Шрифт:
Интервал:
Закладка:
Впрочем, и самые достойные люди, случалось, испытывали к Лиле отнюдь не добрые чувства. К примеру, один очень уважаемый в России поэт и переводчик, Аркадий Штейнберг, почему-то настолько ее ненавидел, что вообще не мог находиться в ее присутствии. Однажды он был в консерватории на концерте Исаака Стерна и все время испытывал ничем не объяснимое беспокойство. Когда концерт закончился, он увидел Лилю среди выходивших из зала— и понял все...
Предчувствуя, что конец близок, Лиля решила вернуться к последнему, возможно, самому драматичному в ее жизни сюжету, который все еще не имел своего завершения.

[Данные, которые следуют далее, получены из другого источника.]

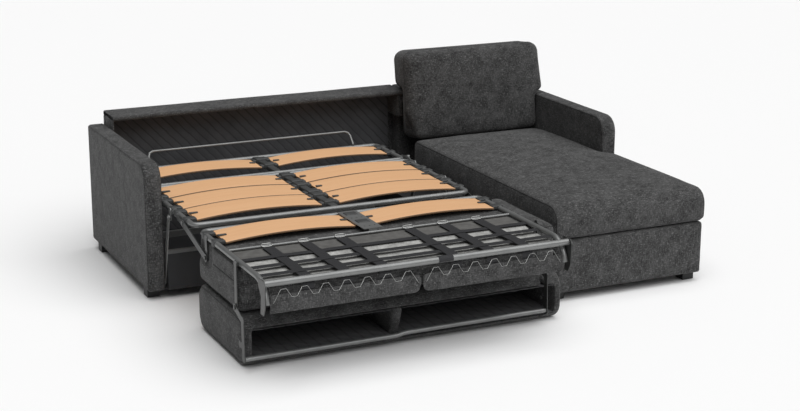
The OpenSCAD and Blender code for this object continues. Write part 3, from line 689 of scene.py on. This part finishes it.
def slat_board(name, x, y, crest, body, seed):
    """One board: its middle line is the arc z = sqrt(R^2 - x^2) + c through both ends and the crest. The
    section, a thin rectangle with rounded edges, is swept along it. Its length and width are its UV."""
    thick, rise, r = 0.009, 0.017, 0.0028
    centre, half = (x[0] + x[1]) / 2, (x[1] - x[0]) / 2
    radius = (half**2 + rise**2) / (2 * rise)
    arc_z = crest - thick / 2 - radius
    section = outline((y[0], -thick / 2), (y[1], thick / 2), (r, r, r, r), 0.02, steps=4)
    turn = np.arcsin(np.linspace(-half, half, 37) / radius)[:, None]
    out = section[:, 1] + radius
    rings = np.stack([centre + out * np.sin(turn), section[:, 0] + 0 * turn, arc_z + out * np.cos(turn)], -1)
    board = shell(name, rings, beech, fans=False)
    sharp = board.modifiers.new("sharp_ends", "EDGE_SPLIT")
    sharp.split_angle = np.radians(50)
    co = places(board.data)
    depth = (np.hypot(co[:, 0] - centre, co[:, 2] - arc_z) - radius) / thick + 0.5
    rim = np.minimum(co[:, 1] - y[0], y[1] - co[:, 1]) < r * 0.8
    for label, values in (("ply", depth), ("edge", rim)):
        layer = board.data.attributes.new(label, "FLOAT", "POINT")
        layer.data.foreach_set("value", values.astype(np.float32))
    lay_uv(board, "board", np.c_[co[:, 0] + seed * 1.7, co[:, 1] + seed * 0.37])
    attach(board, body)
    return board


rows = {"head_slats": ("head_section", ((0.6425, 0.8145),)),
    "mid_slats": ("middle_section", ((0.2785, 0.4645), (0.0705, 0.2645), (-0.1275, 0.0605))),
    "foot_slats": ("foot_section", ((-0.5095, -0.3235),))}
seed = 0
for node, (body, runs) in rows.items():
    for y in runs:
        for x in ((-1.093, -0.498), (-0.408, 0.187)):
            seed += 1
            slat_board(f"{node}_board_{seed}", x, y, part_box(node)[1][2] - 0.010, body, seed)
    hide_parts(node)


# Slat holders and centre bars: moulded black rubber. Each holder grips the tube
# like a saddle, its socket takes the end of a board, and one tongue for each end
# holds the board down.
rubber = mottled("black_rubber", "#2e2f2f", "#4a4b4b", {"Scale": 35.0, "Detail": 4.0}, 0.55,
    grit={"Scale": 700.0, "Detail": 2.0}, bump={"Strength": 0.15, "Distance": 0.0004})


def ends(x, y, z):
    """Lowest and highest corner of a block from its three ranges."""
    return tuple(zip(sorted(x), y, z))


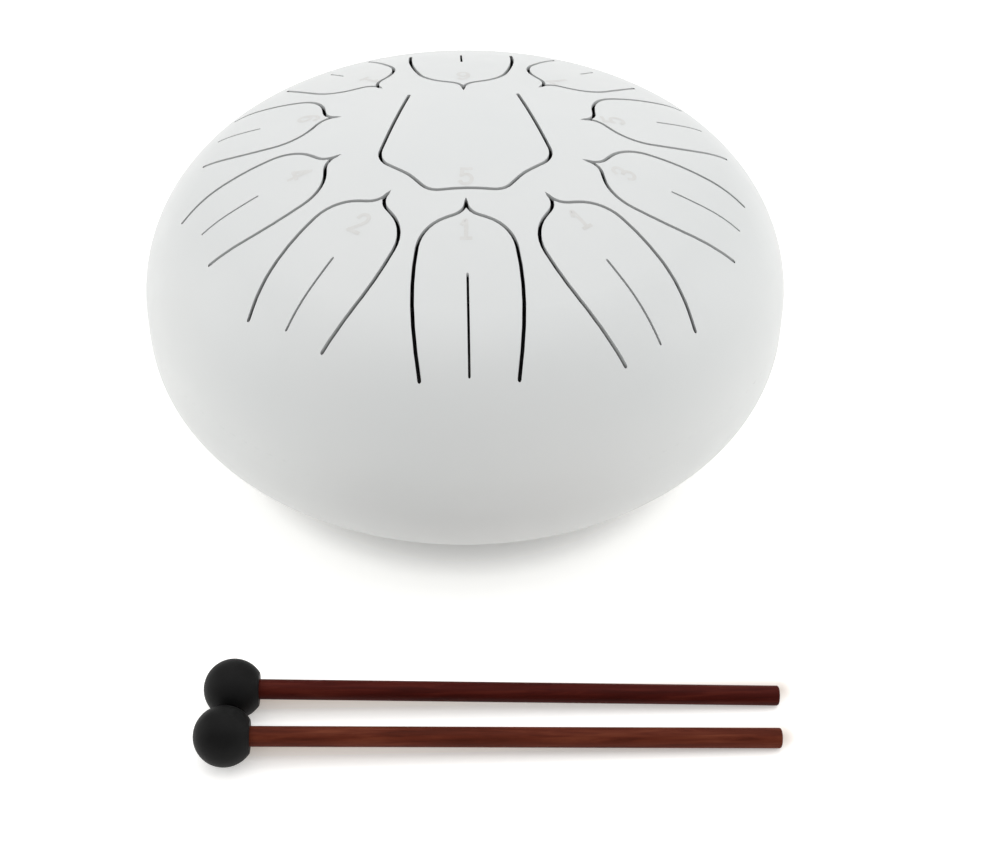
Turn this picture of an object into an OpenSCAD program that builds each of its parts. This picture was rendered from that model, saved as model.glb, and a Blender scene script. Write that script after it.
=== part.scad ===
/* [Drum body] */
// Outer diameter of the drum at its seam
drum_d = 254; // [220:1:290]
// Thickness of the steel sheet of both shells
sheet = 1.8; // [1.2:0.1:2.4]
// Radius of the upper shell's shoulder, in section
upper_shoulder_r = 56; // [52:0.5:60]
// Height of the crown above the level of its shoulder's radius
crown_rise = 15; // [12:0.5:18]
// Straight wall of the upper shell next to the seam
upper_wall = 3; // [1:0.5:5]
// Straight wall of the lower shell next to the seam
lower_wall = 7; // [2:0.5:12]
// Radius of the lower shell's shoulder, in section
lower_shoulder_r = 39; // [30:0.5:45]
// Depth of the lower shell below the seam
lower_depth = 60; // [54:0.5:66]
// Diameter of the flat bottom
floor_d = 136; // [124:1:150]
// Height of the weld bead on the outside
weld_h = 2.4; // [1.6:0.1:3]
// Depth of the weld bead
weld_depth = 1.1; // [0.8:0.1:1.2]
// Diameter of the sound hole in the bottom
sound_hole_d = 50; // [30:1:64]

/* [Tongue slits] */
// Width of the slits round the tongues
slit_w = 1.4; // [1:0.1:2]
// Width of the slit down the middle of a petal
vein_w = 0.9; // [0.7:0.1:1.4]
// Length of the notch at a petal's point, in drum radii
notch_share = 0.0165; // [0.012:0.0005:0.022]
// Radius of the hollow curve beside a petal's point, in drum radii
point_curve_share = 0.054; // [0.048:0.0005:0.06]
// Direction that the hollow curve ends in
point_turn = 68; // [62:1:74]
// Straight run between the hollow curve and the shoulder, in drum radii
brow_share = 0.028; // [0.02:0.0005:0.036]
// Radius of a petal's shoulder, in drum radii
petal_shoulder_share = 0.1315; // [0.12:0.0005:0.142]
// Flare of the petal's sides where the shoulder ends
petal_flare = 9.4; // [7:0.1:12]
// The same for the back petal, which is the shortest
back_flare = 17.1; // [14:0.1:20]

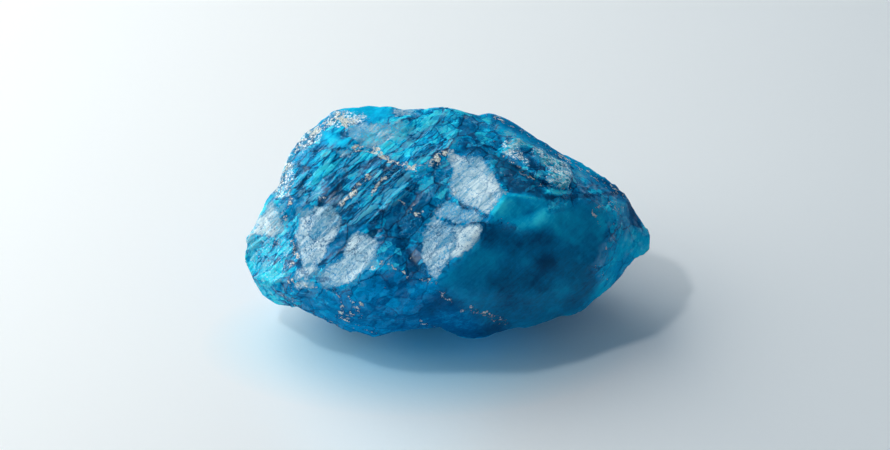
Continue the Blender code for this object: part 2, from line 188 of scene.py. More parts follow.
def normalsOf(points, tris):
    # sum of the faces' normals weighted by area, made unit length
    a, b, c = (points[tris[:, i]] for i in range(3))
    n = np.cross(b - a, c - a)
    total = np.stack([sum(np.bincount(tris[:, i], n[:, x], len(points)) for i in range(3))
                      for x in range(3)], 1)
    return total / np.maximum(np.linalg.norm(total, axis=1), 1e-12)[:, None]


def neighbourMean(values, edges, weights, size):
    # weighted mean over the points joined by an edge
    i, j = edges[:, 0], edges[:, 1]
    total = np.bincount(i, weights, size) + np.bincount(j, weights, size)
    out = np.empty((size, values.shape[1]))
    for x in range(values.shape[1]):
        out[:, x] = np.bincount(i, weights * values[j, x], size)
        out[:, x] += np.bincount(j, weights * values[i, x], size)
    return out / np.maximum(total, 1e-9)[:, None]


def soften(points, tris, edges, rounds, keep):
    # each point goes halfway to its neighbours' mean; a neighbour that faces another way counts less
    for _ in range(rounds):
        n = normalsOf(points, tris)
        apart = ((n[edges[:, 0]] - n[edges[:, 1]]) ** 2).sum(1)
        weights = np.exp(-apart / (2 * keep * keep)) + 0.02
        points = 0.5 * points + 0.5 * neighbourMean(points, edges, weights, len(points))
    return points


def stoneSurface():
    # the solid's faces split into a fine lattice and softened a little, in mm
    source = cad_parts["apatite_crystal"].data
    co = np.zeros(len(source.vertices) * 3, np.float32)
    source.vertices.foreach_get("co", co)
    source.calc_loop_triangles()
    tri = np.zeros(len(source.loop_triangles) * 3, np.int32)
    source.loop_triangles.foreach_get("vertices", tri)
    corners, faces = weld(co.reshape(-1, 3).astype(float) * 1000.0, tri.reshape(-1, 3))
    points, tris = latticeMesh(corners, faces, stone["lattice"])
    edges = edgesOf(tris)
    print("stone lattice:", len(points), "points,", len(tris), "triangles")
    rest = points[:, 2] < 0.02
    points = soften(points, tris, edges, stone["softenRounds"], stone["ridgeKeep"])
    points[rest, 2] = 0.0
    return points, tris, edges, rest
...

Она узнала американский адрес Татьяны Яковлевой и вступила с ней в переписку. Рассказала, что сохранила письма Татьяны к Маяковскому, в том числе и то, где она сама рассказывала ему о своей помолвке с виконтом дю Плес-си. Оно никогда не было опубликовано.
Десять лет спустя Татьяну навестила в Соединенных Штатах писательница Зоя Богуславская, добрая знакомая Лили. «Я ей ответила на ее письмо, — рассказывала Татьяна своей гостье, — сказав, что абсолютно ее понимаю и оправдываю, и только прошу, чтобы она все мои письма Маяковскому сожгла. Она ответила, что тоже меня понимает и оправдывает. Так что перед смертью мы объяснились. И простили друг друга».
Все, кто знает об этой истории, убеждены, что Лиля исполнила просьбу Татьяны и уничтожила драгоценнейшие документы — письма к Маяковскому той женщины, без которой не существует ни биография поэта, ни биография самой Лили. Так ли это на самом деле? Характер Лили позволяет считать, что она могла бы на это решиться. Но, с другой стороны, она же понимала, что отношения всех, кто причастен к этой человеческий драме, принадлежат уже не только им, но и истории. Не уничтожила же она ни единой строки из переписки Маяковского с собой, хотя там есть и такие строки, которые представляют Лилю не в лучшем виде. Так что есть, кажется, небольшой шанс, который позволяет надеяться на чудо: вдруг отыщутся и эти «сожженные» письма...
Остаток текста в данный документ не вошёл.